Due diligence ‘failure’

In case you thought it had all gone quiet on the EU’s human rights due diligence directive, think again. Academics writing on the Oxford University business law blog claim it is doomed to fail.

Dutch lawyers Davine Roessingh and Dennis Horeman reckon it will fail on three fronts. The new law, which asks companies to take responsibility—and liability—for human rights throughout their supply chains, could cause companies to sell subsidiaries or focus on a small group of “clean” suppliers, rather than force improvements in members of existing supply chains.

Second, the new laws apply only to companies “in scope”; if two or more companies in a supply chain are “in scope”, it’s hard to see where the liability falls. It’s also hard to see how the costs of due diligence are shared.

Third, the new rules may confer an advantage on “out-of-scope” companies and may therefore have “certain anti-competitive effects”.

It all adds up to a lot more for the European Commission to think about.

Information shortage

Despite the importance of annual meetings to shareholders in the US, few Wall Street companies actually publish an AGM agenda.

That’s the astonishing conclusion of US academics: that companies run “hidden agendas”—not secret, just unpublished.

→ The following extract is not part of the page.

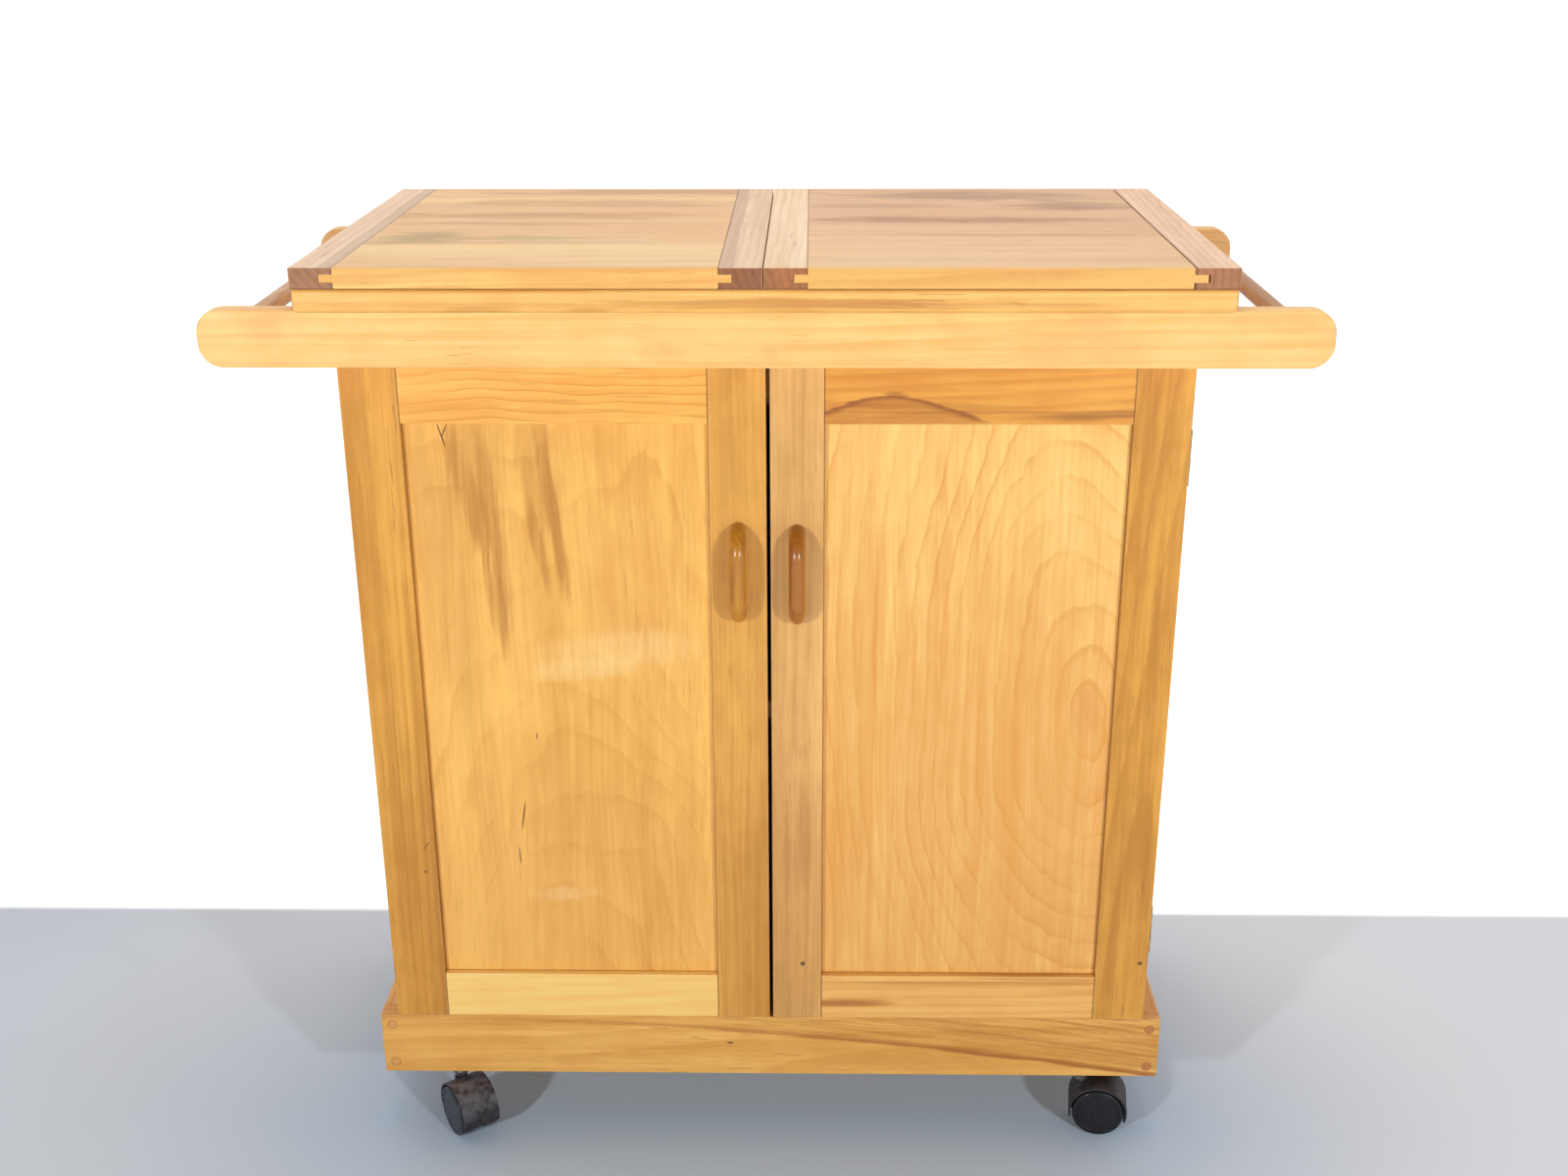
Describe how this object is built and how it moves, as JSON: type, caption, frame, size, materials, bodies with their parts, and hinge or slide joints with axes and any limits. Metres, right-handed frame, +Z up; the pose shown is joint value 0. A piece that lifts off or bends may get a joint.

“Fortunately, there is a straightforward solution to this problem,” Scott Hirst and Adriana Robertson write for the Harvard governance blog. “The SEC should require that proxy statements be filed at least five days before the record date for the meeting to which they relate,” they write.

“This solution is simple, easy to implement, and superior to alternatives that would operate though either state corporate law rules or private ordering.” Seems reasonable.

Code success

Investors have been improving their act after the introduction of a new Stewardship Code in 2019, according to research from the Financial Reporting Council.

Of those polled, 96% say they’ve increased the size of their stewardship teams, while a hefty 77% say the quality of their engagement with companies has improved.

Sir Jon Thompson, chief executive of the FRC, says: “We commissioned this independent research so that we could assess the impact of the revised code on stewardship practices and it is very encouraging to see how the quality of practice and reporting have improved under its influence.” That’s a relief.